As Iowa Nears, Clinton Allies Quietly Raise Obama's Cocaine Use

As Iowa Nears, Clinton Allies Quietly Raise Obama's Cocaine Use

On Monday morning, Hillary Clinton's campaign included a cryptic, somewhat ominous, note in an email to journalists and supporters:

Something to Chew On: Respected columnist David Yepsen notes that "it's important for Democrats to understand the strengths and weaknesses of each candidate. Clinton's negatives are well-known, Obama's less so. Any shortcomings, inconsistencies or misstatements in Obama's past will be exploited by Republicans in the fall campaign if he's the nominee. It's best for Democrats to vet them now."

The Clinton campaign email did not spell out Obama's "shortcomings, inconsistencies or misstatements," but other Democratic activists have quietly received messages from Clinton allies pointing in the likely direction. Those messages provided a link to an Iowa Independent story by Douglas Burns headlined "The Politics Of Obama's Past Cocaine Use."

Burns' article on Obama posed a question that Clinton has been unwilling to raise herself and that has received little attention during the Democratic primary battles: If Barack Obama becomes the nominee, will the GOP be able to turn his acknowledged cocaine use into a debilitating issue.

Burns cited two June polls.

One, a survey by Scripps Howard, found that 58 percent of respondents believed American voters are not ready to accept a president "who tried cocaine as an adult." The other, by the New York Times, found that 74 percent said most people they know would not vote for a presidential candidate who has ever used cocaine.

"What will be fascinating to watch is whether Americans' views on cocaine will play out in the election booths as a defining factor or anything close to that.
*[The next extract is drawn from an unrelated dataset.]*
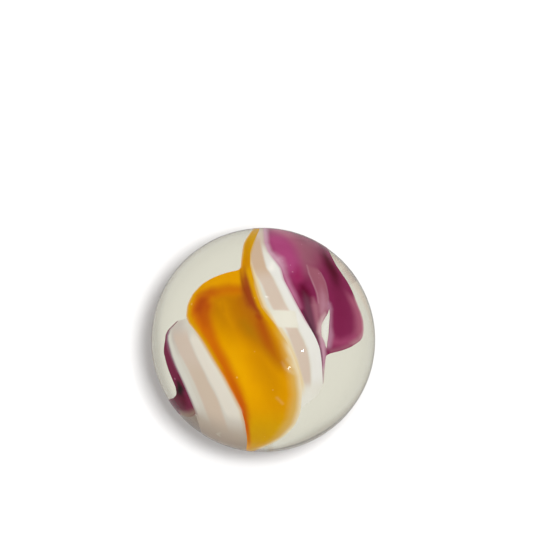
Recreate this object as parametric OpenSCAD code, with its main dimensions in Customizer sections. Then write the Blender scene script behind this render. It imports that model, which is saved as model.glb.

If it does, that could spell trouble for Obama," Burns wrote.

"Junkie. Pothead. That's where I'd been headed: the final, fatal role of the young would-be black man," Obama wrote in his book Dreams From My Father: A Story of Race and Inheritance. "The highs hadn't been about that, me trying to prove what a down brother I was. Not by then, anyway. I got high for just the opposite effect, something that could push questions of who I was out of my mind, something that could flatten out the landscape of my heart, blur the edges of my memory."
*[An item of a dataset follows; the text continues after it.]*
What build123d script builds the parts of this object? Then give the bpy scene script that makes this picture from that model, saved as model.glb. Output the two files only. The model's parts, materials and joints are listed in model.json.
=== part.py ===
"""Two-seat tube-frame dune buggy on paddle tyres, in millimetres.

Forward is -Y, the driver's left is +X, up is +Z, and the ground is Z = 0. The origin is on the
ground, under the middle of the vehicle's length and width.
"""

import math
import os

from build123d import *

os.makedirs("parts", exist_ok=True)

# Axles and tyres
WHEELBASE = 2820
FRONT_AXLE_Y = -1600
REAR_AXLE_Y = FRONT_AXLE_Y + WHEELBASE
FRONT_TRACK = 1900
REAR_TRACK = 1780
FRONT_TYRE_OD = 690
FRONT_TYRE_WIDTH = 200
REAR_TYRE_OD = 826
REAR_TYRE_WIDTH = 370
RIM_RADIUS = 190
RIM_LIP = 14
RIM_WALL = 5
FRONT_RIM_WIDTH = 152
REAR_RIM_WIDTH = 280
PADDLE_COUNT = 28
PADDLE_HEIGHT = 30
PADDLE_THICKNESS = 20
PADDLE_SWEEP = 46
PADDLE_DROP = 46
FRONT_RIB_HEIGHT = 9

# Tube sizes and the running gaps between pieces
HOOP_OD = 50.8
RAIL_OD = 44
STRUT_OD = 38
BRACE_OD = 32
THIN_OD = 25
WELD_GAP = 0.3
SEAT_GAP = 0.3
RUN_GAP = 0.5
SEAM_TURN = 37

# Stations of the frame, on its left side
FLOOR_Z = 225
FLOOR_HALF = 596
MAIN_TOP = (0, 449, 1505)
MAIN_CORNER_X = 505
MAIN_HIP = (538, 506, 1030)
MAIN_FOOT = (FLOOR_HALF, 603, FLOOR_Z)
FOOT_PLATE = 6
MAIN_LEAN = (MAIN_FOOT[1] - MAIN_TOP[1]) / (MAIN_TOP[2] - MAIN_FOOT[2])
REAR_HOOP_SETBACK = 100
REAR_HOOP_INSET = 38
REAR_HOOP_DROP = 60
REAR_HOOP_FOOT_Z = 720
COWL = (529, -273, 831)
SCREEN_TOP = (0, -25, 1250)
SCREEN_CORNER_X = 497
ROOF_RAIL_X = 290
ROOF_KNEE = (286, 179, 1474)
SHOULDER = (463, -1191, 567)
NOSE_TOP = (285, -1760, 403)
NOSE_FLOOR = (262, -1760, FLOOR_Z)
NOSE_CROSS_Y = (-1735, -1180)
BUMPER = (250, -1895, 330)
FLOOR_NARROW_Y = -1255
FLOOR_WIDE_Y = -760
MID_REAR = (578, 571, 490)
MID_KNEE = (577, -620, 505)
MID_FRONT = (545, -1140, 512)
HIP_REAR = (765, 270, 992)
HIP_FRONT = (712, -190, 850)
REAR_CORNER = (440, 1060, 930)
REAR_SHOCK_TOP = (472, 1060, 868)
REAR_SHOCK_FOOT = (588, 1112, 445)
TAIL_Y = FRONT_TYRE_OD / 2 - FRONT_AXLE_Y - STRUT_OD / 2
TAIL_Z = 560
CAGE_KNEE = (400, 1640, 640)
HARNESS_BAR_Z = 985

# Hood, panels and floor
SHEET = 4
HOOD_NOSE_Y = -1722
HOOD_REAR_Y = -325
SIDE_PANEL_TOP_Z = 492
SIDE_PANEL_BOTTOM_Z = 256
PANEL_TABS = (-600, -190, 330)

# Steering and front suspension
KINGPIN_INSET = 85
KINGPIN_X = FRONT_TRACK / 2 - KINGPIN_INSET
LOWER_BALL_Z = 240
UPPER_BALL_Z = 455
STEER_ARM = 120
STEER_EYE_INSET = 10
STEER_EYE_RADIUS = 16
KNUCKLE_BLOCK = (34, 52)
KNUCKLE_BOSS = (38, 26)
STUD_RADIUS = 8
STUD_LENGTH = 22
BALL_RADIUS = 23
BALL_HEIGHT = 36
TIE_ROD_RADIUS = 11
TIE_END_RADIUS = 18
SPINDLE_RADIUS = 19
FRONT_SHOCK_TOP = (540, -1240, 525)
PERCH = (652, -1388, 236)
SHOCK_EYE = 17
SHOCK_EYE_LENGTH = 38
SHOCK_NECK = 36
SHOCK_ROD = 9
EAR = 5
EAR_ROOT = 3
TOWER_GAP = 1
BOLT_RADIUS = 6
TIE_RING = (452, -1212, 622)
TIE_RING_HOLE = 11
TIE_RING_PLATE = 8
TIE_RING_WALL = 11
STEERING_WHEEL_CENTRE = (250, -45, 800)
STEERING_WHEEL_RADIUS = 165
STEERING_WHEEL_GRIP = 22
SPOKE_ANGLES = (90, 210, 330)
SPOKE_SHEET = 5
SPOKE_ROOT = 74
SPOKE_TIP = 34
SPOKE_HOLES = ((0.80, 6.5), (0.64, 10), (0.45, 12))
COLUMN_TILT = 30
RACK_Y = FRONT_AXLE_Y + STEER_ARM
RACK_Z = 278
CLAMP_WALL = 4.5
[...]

The issue has not been publicly raised by Obama's opponents, and only occasionally by reporters. On CBS' 60 Minutes, Obama said:

It's not something that I'm proud of, but that's part of the journey that I've taken. I like to think that by letting people know the mistakes I've made that maybe young people behind me are looking and saying 'You know what? This is a guy who made mistakes and he was able to right his life and get on track.' And that's I think an important message.

Howard Wolfson, Clinton's communications director, said the campaign has not tried to make use of Obama's past cocaine use and that it would not attempt to do so in the future. "Candidates personal lives should not be a part of this campaign," Wolfson said. The raising of questions about Obama's electability poses a larger dilemma for strategists in both parties during the primary season.

On one side, there is a strong case to be made that wounds opened during primary fights only make the job easier for the opposition in the general election. Republicans, in theory, are supposed to honor Ronald Reagan's 11th Commandment: Speak No Ill of a Fellow Republican -- although few, in fact, do abide by this precept.

Yet there is the counter argument: that a crucial function of the primaries is to weed out candidates who will be losers in the general election; that the intraparty fights are the first tests of how well the competitors are likely to do next November.

In 1988, for example, the Democratic primaries failed to fully exhume Michael Dukakis' handling of the Willie Horton controversy, and the Horton case became a cause celebre in the general election.

This dilemma is only likely to intensify as the Obama campaign is beginning to demonstrate that it is prepared to throw a punch or two that some might view as below the belt.

Hillary Clinton's "electability" has always been a subtext in the contest, although her opponents have been very cautious in the ways they have raised the issue. With the Iowa caucuses less than a month away, Obama aides are doing so more aggressively, if indirectly, by pointing reporters to a column by Bloomberg executive editor Albert R. Hunt that describes a recent focus group of Democratic voters in Philadelphia.

"[The participants'] concerns about Clinton, 60, a New York senator, are that she is devious, calculating and, fairly or not, a divisive figure in American politics," Hunt wrote - music to the ears of the Obama camp.

Members of the focus group, according to Hunt, said that Obama "would be inspirational, motivating, charismatic and compassionate. After praising Clinton's experience and intelligence, they say she would be demanding, difficult, maybe even a little scary."